Ogni volta che vengo in vacanza o per lavoro in Italia troviamo l’occasione per ispirarci a vicenda e comunicare in armonia davanti a una buona pizza. Corrado Bucci, per esempio, nonostante la giovane età ha uno spessore artistico straordinario e fa una musica illuminante e complessa. Girare con Populous tra Barcelona e Ibiza è stata una cosa fantastica. Cercavamo un’occasione per suonare insieme e quella doppia data è stata perfetta perché era un po’ vacanza e un po’ lavoro. Arrivare al back to back con Andrea è stata la cosa più naturale del mondo: ognuno ha fatto scoprire all’altro un sacco di musica nuova.
Il primo party a Barcellona è stato una specie di test. Se in quella città riesci a suonare dalle due alle sei del mattino di un giovedì e tutti restano in pista a ballare nonostante la consolle sia messa male e il limiter dell’impianto ti tagli tutte le basse… beh allora puoi suonare dovunque. Dopo un’esperienza del genere Ibiza è stata come una vacanza e suonare su quell’impianto era come guidare una Ferrari che DJ Protopapa portava al livello 5th gear!

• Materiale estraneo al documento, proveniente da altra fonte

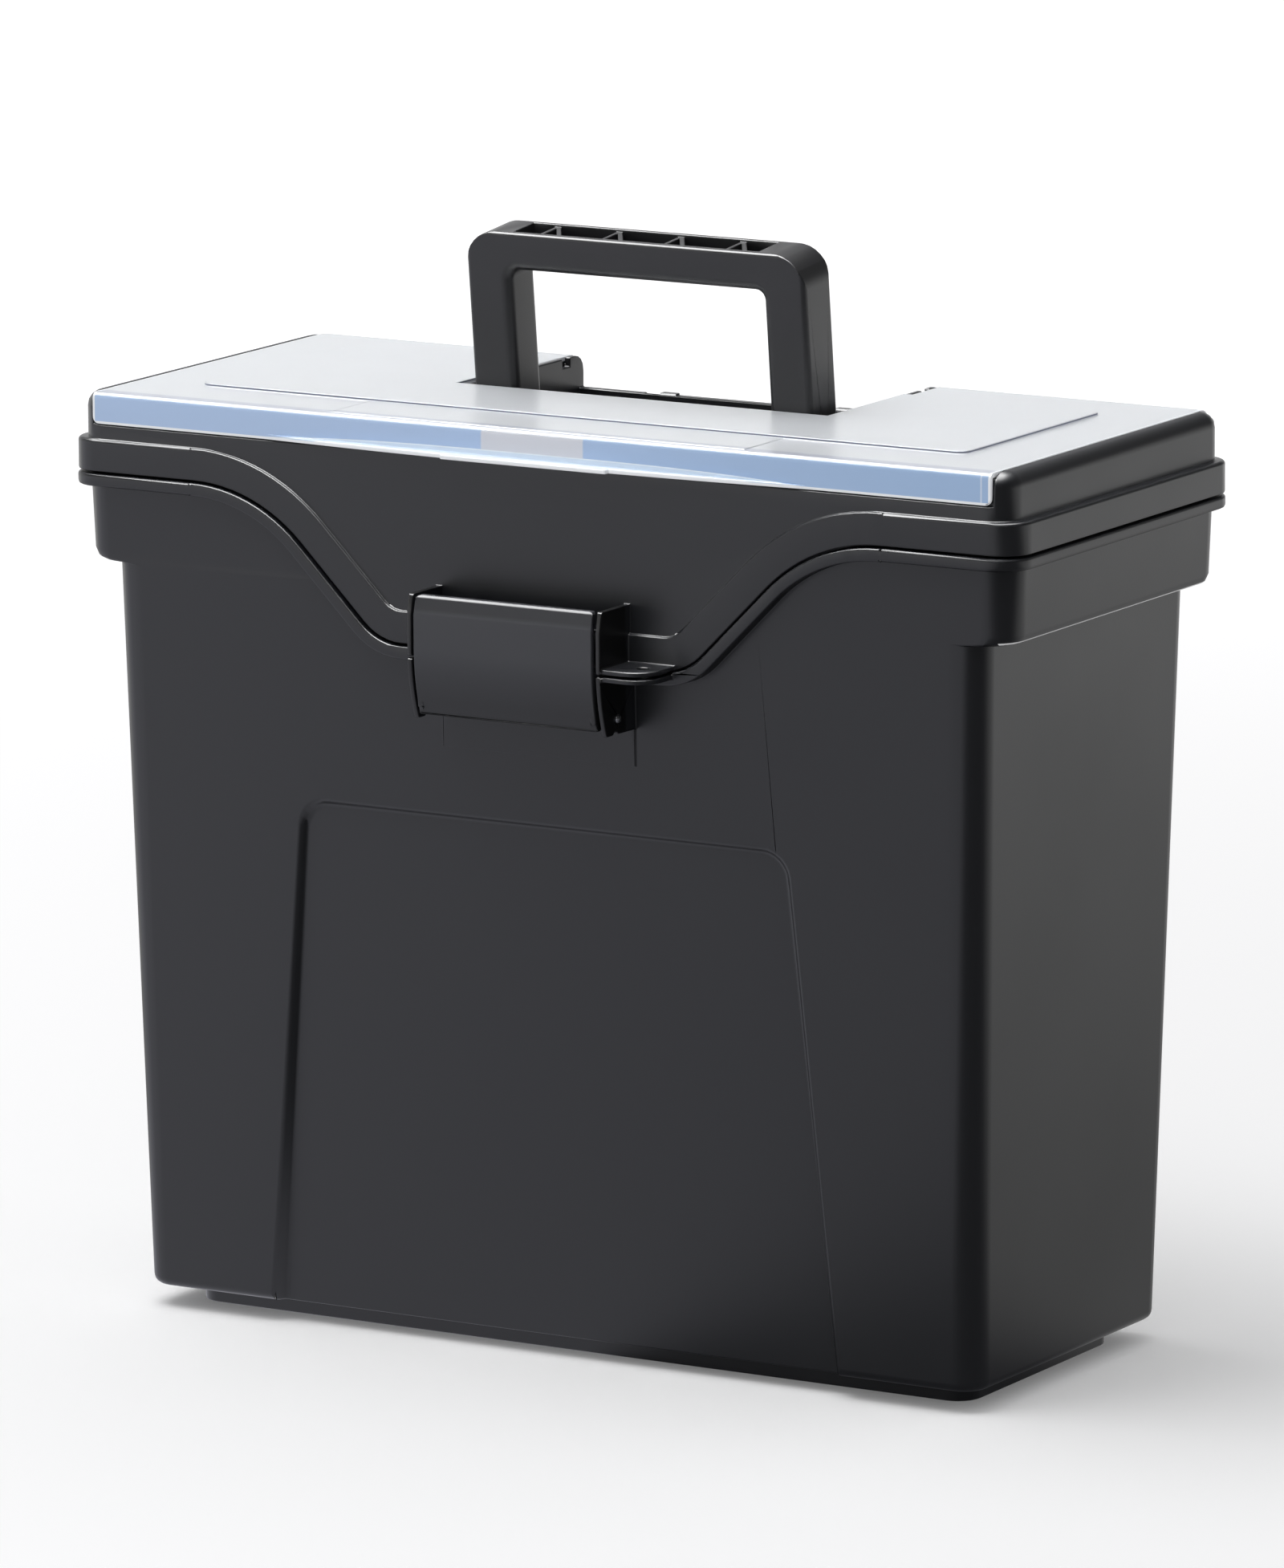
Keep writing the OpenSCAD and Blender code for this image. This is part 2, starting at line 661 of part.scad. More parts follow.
// Outline of the opening between the legs, enlarged by g
function opening_outline(g) = let (half = handle_w / 2 - leg_w + g, top = handle_len - grip_h + g,
  r = opening_corner_r + g)
  concat([[half, -far / 7]], arc(half - r, top - r, r, 0, 90, 5), arc(r - half, top - r, r, 90, 180, 5),
    [[-half, -far / 7]]);

// The opening widens towards both faces of the handle, which rounds every edge that the fingers touch
module bail_opening() {
  r = opening_edge_r;
  half = handle_t / 2;
  function widening(a) = r * (1 - sin(a));
  function set_back(a) = r * (1 - cos(a));
  levels = concat([[half + 1, r]],
    [for (a = [0 : 22.5 : 90]) [half - set_back(a), widening(a)]],
    [for (a = [90 : -22.5 : 0]) [set_back(a) - half, widening(a)]],
    [[-half - 1, r]]);
  skin([for (s = levels) [for (p = opening_outline(s[1])) [p[0], s[0], p[1]]]]);
}

// Cross rib and slanting rib that stiffen the open top of the grip, repeated along it
module grip_truss() {
  top = handle_len - 0.8;
  bottom = handle_len - pocket_depth - 0.5;
  reach = pocket_half_d + 0.5;
  for (i = [0 : 3]) {
    x = truss_start_x + i * truss_pitch;
    foot_x = x + truss_lean;
    block(x - truss_t / 2, x + truss_t / 2, -reach, reach, bottom, top);
    translate([0, 0, bottom]) linear_extrude(top - bottom) polygon([[x - truss_t / 2, reach],
      [x + truss_t, reach], [foot_x + truss_t, -reach], [foot_x - truss_t / 2, -reach]]);
  }
}

module handle() color(grip_colour) translate([0, pivot_y, pivot_z]) rotate([handle_lean, 0, 0]) {
  difference() {
    intersection() {
      along_y(-handle_t, handle_t) bail_outline();
      along_x(-handle_w, handle_w) bail_side();
      translate([0, 0, -far / 4]) linear_extrude(far) polygon(rounded(handle_w, handle_t, leg_edge_r));
    }
    bail_opening();
    block(-pocket_half_w, pocket_half_w, -pocket_half_d, pocket_half_d, handle_len - pocket_depth, far);
    both_sides() rod_x(handle_w / 2 - 7.5, handle_w, 0, 0, handle_pin_r + running);
  }
  grip_truss();
}

// --- Latch --------------------------------------------------------------------------------

// Front face of the latch at height z: flat, bevelled at the top and curving in towards its foot
function latch_y(z) = -latch_face
  + (z < latch_bend_z ? latch_bend_r - sqrt(pow(latch_bend_r, 2) - pow(latch_bend_z - z, 2)) : 0)
  + (z > latch_top_z - latch_bevel_h ? latch_bevel * (z - latch_top_z + latch_bevel_h) / latch_bevel_h : 0);

// Section of the plate
module latch_section() {
  steps = 8;
  fold_z = latch_top_z - latch_bevel_h;
  edge = [[latch_y(latch_top_z) + 0.7, latch_top_z], [latch_y(latch_top_z - 0.6), latch_top_z - 0.7]];
  curve = [for (i = [0 : steps]) let (z = latch_bend_z + (latch_bottom_z - latch_bend_z) * i / steps)
    [latch_y(z), z]];
  face = concat(edge, [[latch_y(fold_z), fold_z]], curve);
  polygon(concat(face, [for (p = reversed(face)) [p[0] + latch_wall, p[1]]]));
}

// Plate with its upper corners rounded in the front view
module latch_plate() {
  half = latch_half_w;
  r = latch_corner_r;
  corner_z = latch_top_z - latch_bevel_h - r;
  intersection() {
    along_x(-half, half) latch_section();
    along_y(-latch_face - 1, 0) polygon(concat(
      [[-half - 1, 0], [half + 1, 0], [half + 1, corner_z], [half, corner_z]],
      arc(half - r, latch_top_z - r, r, 0, 90, 6), arc(r - half, latch_top_z - r, r, 90, 180, 6),
      [[-half, corner_z], [-half - 1, corner_z]]));
  }
}

// Hook behind the plate, which snaps over the lid's ridge
module latch_hook() {
  root_y = -latch_face + latch_wall * 0.65;
  tip_y = -80.4;
  top = latch_top_z - 4.2;
  along_x(-hook_half_w, hook_half_w) polygon([[root_y, top], [tip_y - 0.2, top - 0.8], [tip_y, top - 3.2],
    [tip_y - 1.4, top - 3.2], [tip_y - 2, top - 2.2], [root_y, top - 1.6]]);
}

// Foot that joins the plate to its barrel, over the whole width
module latch_foot() {
  toe_y = -85.5;
  z = latch_pin_z;
  along_x(-latch_half_w, latch_half_w) polygon([[toe_y, latch_bottom_z + 0.3],
    [latch_pin_y, z - latch_barrel_r + 0.2], [latch_pin_y, z - 1.4], [toe_y + 0.3, latch_bottom_z + 2.3]]);
}

// End webs between the plate and the barrel
module latch_webs() {
  t = 1.8;
  y = latch_pin_y;
  z = latch_pin_z;
  both_sides() along_x(latch_half_w - t, latch_half_w) polygon([[y - 8.4, z - 1], [y, z - 2],
    [y + 2.6, z + 2], [y - 6, z + 14], [y - 9.5, z + 16]]);
}

module latch() color(body_colour) difference() {
  union() {
    latch_plate();
    rod_x(-latch_half_w, latch_half_w, latch_pin_y, latch_pin_z, latch_barrel_r);
    latch_foot();
    latch_webs();
    latch_hook();
  }
  rod_x(-latch_half_w - 1, latch_half_w + 1, latch_pin_y, latch_pin_z, latch_pin_r + running);
}

// --- Pins ---------------------------------------------------------------------------------

module latch_pin() color(steel_colour) rod_x(-latch_half_w - cheek_gap - cheek_t - 0.2,
  latch_half_w + cheek_gap + cheek_t + 0.2, latch_pin_y, latch_pin_z, latch_pin_r);

module hinge_pin(side) color(steel_colour)
  rod_x(side * hinge_x - ear_out, side * hinge_x + ear_out, hinge_y, hinge_z, hinge_pin_r);

module handle_pin(side) color(steel_colour) mirror([side > 0 ? 0 : 1, 0, 0])
  rod_x(handle_w / 2 - 7, bed_half_w + bed_wall - 0.3, pivot_y, pivot_z, handle_pin_r);

module cover_pin(side, x0, x1) color(steel_colour) mirror([side > 0 ? 0 : 1, 0, 0])
  rod_x(x0, x1, roll_y, roll_z, cover_pin_r, 32);
module cover_pin_inner(side) cover_pin(side, bed_half_w + pin_end_wall + 0.1, wing_in + disc_t);
module cover_pin_outer(side) cover_pin(side, cover_half_w - disc_t, cheek_in + 3.2);

tub();
lid();
organizer_cover();
handle();
latch();
latch_pin();
hinge_pin(-1);  // hinge_pin_left
hinge_pin(1);  // hinge_pin_right
handle_pin(-1);  // handle_pin_left
handle_pin(1);  // handle_pin_right
cover_pin_outer(-1);  // cover_pin_left_outer
cover_pin_inner(-1);  // cover_pin_left_inner
cover_pin_inner(1);  // cover_pin_right_inner
cover_pin_outer(1);  // cover_pin_right_outer
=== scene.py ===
# %% [markdown]
# # A portable file box
#
# A black polypropylene tub for hanging folders, an organizer lid under a milky see-through cover, a folding
# handle and a front latch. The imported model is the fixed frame: it holds every size, joint and pin. This
# notebook gives each moulding the soft edges, grain and gloss of the real one, and lights it like a studio
# photograph. Blender works in metres here, with X across the front, Y from front to back and Z up.

import math

import bmesh
import bpy
from mathutils import Matrix, Vector


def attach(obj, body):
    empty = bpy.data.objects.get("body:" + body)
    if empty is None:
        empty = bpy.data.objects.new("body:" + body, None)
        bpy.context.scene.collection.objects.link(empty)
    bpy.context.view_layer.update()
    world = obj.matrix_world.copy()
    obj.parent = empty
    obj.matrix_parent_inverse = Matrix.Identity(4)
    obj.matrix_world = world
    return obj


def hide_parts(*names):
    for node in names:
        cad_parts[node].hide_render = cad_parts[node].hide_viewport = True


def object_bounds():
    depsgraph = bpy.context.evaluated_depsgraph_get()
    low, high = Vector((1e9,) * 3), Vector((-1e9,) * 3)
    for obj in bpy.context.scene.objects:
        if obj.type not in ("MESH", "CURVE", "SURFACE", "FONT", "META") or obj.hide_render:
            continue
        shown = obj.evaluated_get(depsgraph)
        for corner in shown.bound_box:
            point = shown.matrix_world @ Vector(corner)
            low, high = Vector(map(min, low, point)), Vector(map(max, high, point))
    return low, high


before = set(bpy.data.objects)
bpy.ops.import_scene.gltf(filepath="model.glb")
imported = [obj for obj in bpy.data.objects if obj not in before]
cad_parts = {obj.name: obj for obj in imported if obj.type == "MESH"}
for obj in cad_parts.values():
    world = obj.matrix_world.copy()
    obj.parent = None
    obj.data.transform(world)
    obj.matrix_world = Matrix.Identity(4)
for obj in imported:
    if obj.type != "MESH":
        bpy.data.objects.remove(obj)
cad_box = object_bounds()
MM = 0.001
print("nodes:", sorted(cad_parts))

# %% [markdown]
# ## The camera
#
# The photograph was taken from the right and a little above with a long lens, from nearly four metres away.
# A long lens keeps the box's upright edges almost parallel, so the place of the camera matters more than its
# lens: the place is copied from the photograph's own perspective, and the lens only fills the frame.

# %% Camera
CAMERA_PLACE = Vector((1.8475, -3.1486, 0.884))
CAMERA_ROLL = math.radians(-0.25)
IMAGE_SIZE = (1600, 1954)
BOX_SHARE_OF_WIDTH = 0.885
BOX_WIDTH_SEEN = 0.3565  # metres, square to the line of sight
SENSOR_MM = 36.0
FARTHEST_SEEN = 50


def bounds_centre(box):
    low, high = Vector(box[0]), Vector(box[1])
    return (low + high) / 2


def add_camera(aim):
    data = bpy.data.cameras.new("studio_camera")
    camera = bpy.data.objects.new("studio_camera", data)
    bpy.context.scene.collection.objects.link(camera)
    camera.location = CAMERA_PLACE
    turn = (aim - CAMERA_PLACE).to_track_quat("-Z", "Y").to_matrix()
    camera.rotation_euler = (turn @ Matrix.Rotation(CAMERA_ROLL, 3, "Z")).to_euler()
    # The sensor's width stands for the longer side of an upright picture, which is its height
    data.sensor_width = SENSOR_MM
    width_share = IMAGE_SIZE[0] / IMAGE_SIZE[1]
    distance = (aim - CAMERA_PLACE).length
    data.lens = SENSOR_MM * width_share * BOX_SHARE_OF_WIDTH * distance / BOX_WIDTH_SEEN
    data.clip_end = FARTHEST_SEEN
    bpy.context.scene.camera = camera
    return camera


middle = bounds_centre(cad_box)
camera = add_camera(middle)
print("lens:", round(camera.data.lens, 1), "mm")

# %% [markdown]
# ## Colours and nodes
#
# Colours are written as sRGB hex, as a colour picker shows them, and one function turns them into the linear
# values that shaders mix. One more function adds a shader node with its settings and links, so each material
# below reads as a short list of what it does.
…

Nelle mie due prossime date italiane avrò il piacere di tornare nella terra delle mie radici, la Sicilia, grazie a una nuova collaborazione con Massimiliano Troiani e di vedere, finalmente Firenze, dopo essere stato preso in giro per anni perché non avevo ancora visto una delle città più belle del mondo, io che ho fatto un po’ di volte il giro del mondo.

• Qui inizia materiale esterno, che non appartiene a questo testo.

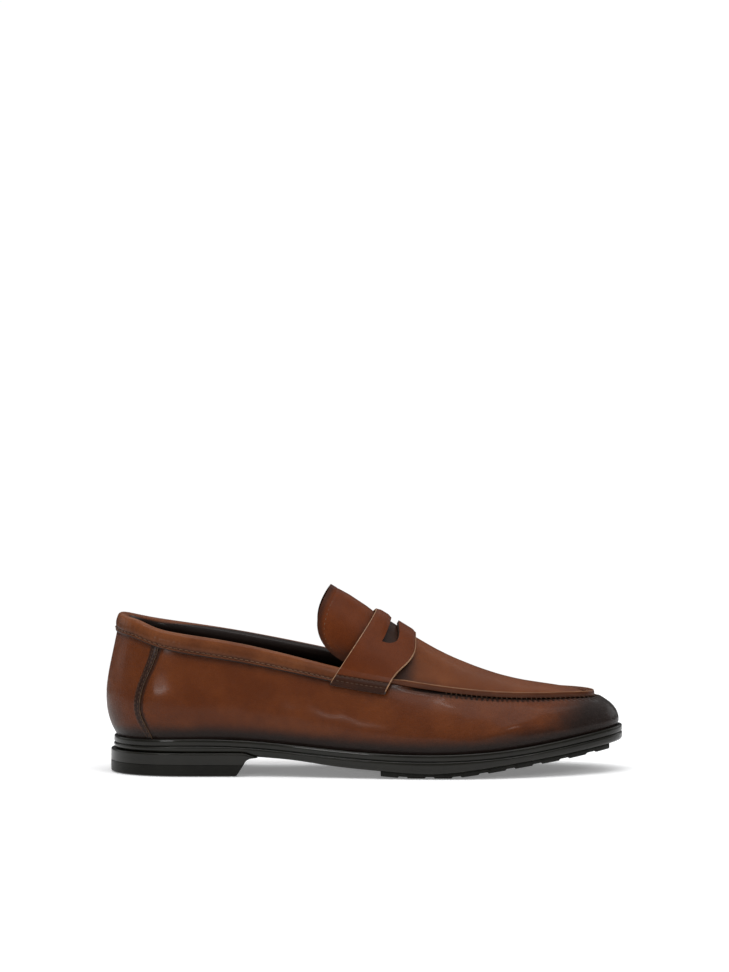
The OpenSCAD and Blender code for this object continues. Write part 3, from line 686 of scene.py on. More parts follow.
n = 620
t = np.linspace(0, 1, n)[:, None]
v = WALL_V[None, :]
start = seam_shape(v) + 0.12
phi = start + (360 - 2 * start) * t
phi, v = np.broadcast_arrays(phi, v)
rest = wall(phi, v)
below = (1 - v) * wall_height(phi)
GATHER_PITCH = 3.0
SEAM_PHI = np.linspace(0, 360, 2001)
seam_line = wall(SEAM_PHI, 1.0)
seam_len = np.concatenate([[0], np.cumsum(np.linalg.norm(np.diff(seam_line, axis=0), axis=1))])
arc = np.interp(phi, SEAM_PHI, seam_len)
back = np.abs((phi + 180) % 360 - 180)
gather = ease(96, 103, back)
notch = (0.5 + 0.5 * np.cos(arc * 2 * math.pi / GATHER_PITCH + 0.7 * wavy(rest, 30, 9))) ** 1.5 * ease(98, 112, back)
pucker = -0.95 * gather * ease(4.2, 2.4, below) - 0.6 * gather * notch * bump(below, 4.7, 1.3) \
    + 0.3 * gather * (1 - notch) * bump(below, 5.8, 1.6)
slack = 0.16 * wavy(rest, 46, 3) + 0.07 * wavy(rest, 17, 5)
x, z = rest[..., 0], rest[..., 2]
fine_lines = bump(x, 205, 5.5) * bump(z, 25, 7) * 0.10 * np.sin(x * 2.6 + 1.1 * np.sin(z * 0.3))
crease_z = z - 27 - 0.34 * (x - 230)
flex = (fine_lines + 0.55 * bump(x, 232, 15) * bump(crease_z, 0, 3.6)
        - 0.3 * bump(x, 236, 20) * bump(crease_z, 8, 5))
quiet = ease(0.0, 0.12, v) * ease(0.5, 3, below)
edge = np.minimum((phi - start), (360 - start - phi)) * DEGREE
lap = -0.35 * ease(3.4, 0.4, edge)
off = (slack + flex) * quiet + pucker + lap
burnish_and_shade = wall_burnish_and_shade(rest, phi, np.maximum(v, 0))
# Darker beside the heel panel's edge: painted shade where the panel laps over the wall, with some burnish.
burnish_and_shade = np.maximum(burnish_and_shade, ease(2.6, 1.2, edge) * 0.7)
# Painted shade under the apron's lip, deepest in the gather notches.
burnish_and_shade = np.maximum(burnish_and_shade, gather * np.maximum(notch * bump(below, 5.0, 1.3), ease(4.8, 3.4, below)) * 1.25)
outer, inner = wall_off(phi, v, off), wall_off(phi, v, -LEATHER)
wall_piece = sheet("vamp_wall_leather", outer, inner, attrs={"burnish_and_shade": burnish_and_shade}, material=upper,
                   slot="upper_leather", rim=0.3)
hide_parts("vamp_wall")

t = np.linspace(-1, 1, 150)[:, None]
v = WALL_V[None, :]
phi = seam_shape(v) * t
phi, v = np.broadcast_arrays(phi, v)
rest = wall(phi, v)
edge = (seam_shape(v) - np.abs(phi)) * DEGREE
wide = 3.3 + 1.3 * ease(0.5, 0.95, v)
off = 0.12 * wavy(rest, 40, 8) * ease(0.0, 0.12, v) + 0.4 * ease(wide + 0.5, wide - 0.1, edge) \
    - 0.14 * bump(edge, wide - 0.8, 0.35) * (v > 0) - 0.14 * bump(edge, 1.0, 0.35) * (v > 0)
off = off * ease(-0.2, 0.05, v)
burnish_and_shade = np.maximum(wall_burnish_and_shade(rest, phi, np.maximum(v, 0)), ease(wide + 0.5, wide - 0.4, edge) * 0.8)
panel = sheet("heel_panel_leather", wall_off(phi, v, off), wall_off(phi, v, -LEATHER),
              attrs={"burnish_and_shade": burnish_and_shade}, material=upper, slot="upper_leather", rim=0.25, rim_material=seam_edge)
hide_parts("heel_panel")

# ------------------------------------------------------------------ upper: apron and its raised seam

rows, cols = 210, 110
u = np.linspace(0, 1, rows)[:, None]
s = np.sin(np.linspace(-1, 1, cols) * math.pi / 2 * 0.93)[None, :] / math.sin(math.pi / 2 * 0.93) * 0.985
back_phi = phi_at(apron_back(s))
phi = back_phi * (1 - u) + 176 * u
phi, s = np.broadcast_arrays(phi, s)
rest = apron(phi, s)
x = rest[..., 0]
half = np.abs(wall(phi, 1.0)[..., 1] - wall(360 - phi, 1.0)[..., 1]) / 2
from_seam = (1 - np.abs(s)) * half
off = 0.14 * wavy(rest, 52, 11) + 0.05 * wavy(rest, 18, 12)
tip = float(wall(180.0, 1.0)[0])
from_lip = np.minimum(from_seam, (tip - x) * 0.8)
off = off * ease(1, 5, from_seam) - 0.5 * bump(from_seam, 2.6, 1.4) * ease(168, 200, x) * ease(270, 232, x) \
    - 1.5 * bump(from_lip, 2.4, 1.7) * ease(228, 272, x)
toe_end = ease(250, 284, x)
# Darker along the seam as painted shade in the groove beside the lip, burnished at the toe end, painted shadow with
# some burnish in front of the strap, and painted shade in the dark crescent under the lip at the toe.
burnish_and_shade = np.maximum.reduce([ease(5, 0.5, from_seam) * 0.55, toe_end * 0.42,
                          bump(x, 172, 10) * ease(0.28, 0.8, np.abs(s)) * 0.75,
                          bump(from_lip, 2.2, 1.6) * ease(222, 274, x) * 1.2])
# Painted shade on the apron under the strap.
burnish_and_shade = np.where(x < strap_front(rest[..., 2]) - 3, np.maximum(burnish_and_shade, 0.8), burnish_and_shade)
apron_piece = sheet("apron_leather", apron_off(phi, s, off), apron_off(phi, s, -LEATHER),
                    attrs={"burnish_and_shade": burnish_and_shade}, material=apron_tone, slot="upper_leather", rim=0.3)
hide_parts("apron")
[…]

Infine avrò il piacere di tornare a suonare a Pristina, in Kosovo. Quello è un posto molto speciale per me perché a NYC ho molti amici kosovari che sono scappati dalla guerra. dieci anni fa mi hanno portato, per la prima volta, a fare un party nella loro città, dove sono stato uno dei primi ospiti internazionali. In quelle notti c’era un’energia incredibile perché la scena clubbing stava esplodendo.
Ora ci sono un sacco di artisti che riportano nel loro paese le esperienze e gli scambi che hanno fatto in giro per il mondo e accrescono la cultura musicale di una scena molto interessante. In questa occasione avrò il piacere di inaugurare, con il mio dj set, un nuovo club denominato Zone.